In 1980 and 1981, the United States Agency for International Development and the Overseas Private Investment Corporation (OPIC) were linked in the International Development Cooperation Agency (IDCA) – an "umbrella agency tasked with coordinating U.S. development assistance programs." RDP was carved out as a "separate part" of IDCA and re-named the Trade and Development Program (TDP) to "further underscore the link between private sector and U.S. development activities." Congress codified these actions in 1981.

In 1988, in the Omnibus Foreign Trade and Competitiveness Act, Congress again reaffirmed its support of the TDP and its dual missions by making the program a separate component agency within the IDCA, headed by a presidential appointee. The complete separation from USAID was underscored by transferring to TDP a tied aid credits program earlier administered by USAID that was meant to assist U.S. companies competing against subsidized foreign competition. Congress also made clear its intention that "The Trade and Development Program should serve as the primary Federal agency to provide information to persons in the private sector concerning trade and development and export promotion related to bilateral development projects."

===USTDA as an independent agency===

The 1992 Jobs Through Exports Act renamed TDP as the Trade and Development Agency and revised and expanded its mission, charter and authorities. In taking these actions, Congress described USTDA as "one of the most successful government export promotion programs," and increased USTDA's budget authorization, saying "by increasing the amount of funding available, [Congress] is not only demonstrating its support for the program, but acknowledging the increased need for its services." USTDA's independence and character were again reaffirmed when Congress said it "would expect that the increase in TDA's authorization will discourage attempts by other agencies and departments within the executive branch to duplicate the work of the TDA."

USTDA's charter has not changed much since its establishment in 1992, with the exception of a 1999 Congressional designation of energy, transportation, telecommunications and environment as "special emphasis…economic sectors with significant United States export potential".

==Programs==
The agency's legal basis is section 661 of the Foreign Assistance Act of 1961, as amended (22 USC 2421). USTDA's mission is to "promote economic growth in developing and middle income countries, while simultaneously helping American businesses to export their products and services, thereby creating U.S. jobs".

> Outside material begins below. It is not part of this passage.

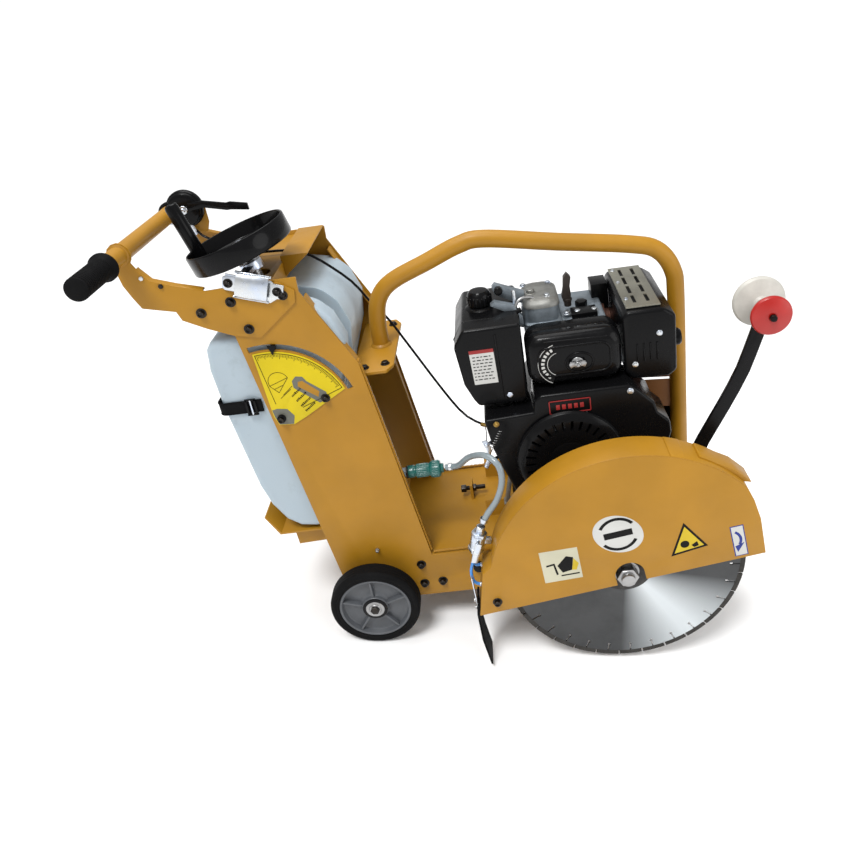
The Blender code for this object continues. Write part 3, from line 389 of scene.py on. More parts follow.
INK = enamel("ink", (0.008, 0.008, 0.008), 0.5, 0.0, 0.0)
LABEL = enamel("label_white", (0.50, 0.50, 0.48), 0.4, 0.1, 0.0)
CREAM = enamel("label_cream", (0.48, 0.46, 0.34), 0.4, 0.1, 0.0)
LABEL_RED = enamel("label_red", (0.26, 0.018, 0.018), 0.4, 0.1, 0.0)
LABEL_BLUE = enamel("label_blue", (0.010, 0.024, 0.20), 0.4, 0.1, 0.0)
LABEL_YELLOW = enamel("label_yellow", (0.50, 0.36, 0.008), 0.4, 0.1, 0.0)
RED = moulded("red_plastic", (0.34, 0.007, 0.004), 0.34, 300, 0.06, 0.05)
WHITE = moulded("white_plastic", (0.44, 0.425, 0.385), 0.40, 300, 0.08, 0.1)
HOSE = moulded("clear_hose", (0.20, 0.24, 0.26), 0.22, 900, 0.1, 0.35)
BLUE = moulded("blue_hose", (0.04, 0.22, 0.60), 0.28, 300, 0.05, 0.3)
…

USTDA's programs are designed to help countries establish a favorable trading environment and a modern infrastructure that promotes sustainable economic development. According to USTDA, the agency's development assistance has always involved building partnerships between U.S. companies and overseas project sponsors to bring proven private-sector solutions to developmental challenges.
As part of its programs, USTDA funds various forms of technical assistance, early investment analysis, training, orientation visits, and business workshops in the areas of trade capacity building and sector development, and project definition and investment analysis.

USTDA works closely with other federal agencies to advance host country development objectives, but unlike U.S. Agency for International Development (USAID), USTDA gives preference to projects that promote the export of U.S. goods and services. Most USTDA projects are located in Africa, Latin America, and Asia. The agency's activities span a wide variety of sectors, although projects in the transportation and energy and power sectors account for 43% of the funding in 2008. In 2008, USTDA obligated over a total of $46 million in support of projects in 66 host counties around the world, including 67 technical assistance activities, 41 feasibility studies, and 24 orientation visits.

In 2010, President Barack Obama signed an executive order, the National Export Initiative, in an attempt to double the amount of US exports through 2015. To support this project, the USTDA launched the International Business Partnership Program, a program that helped connect American manufacturers with international trade partners around the world.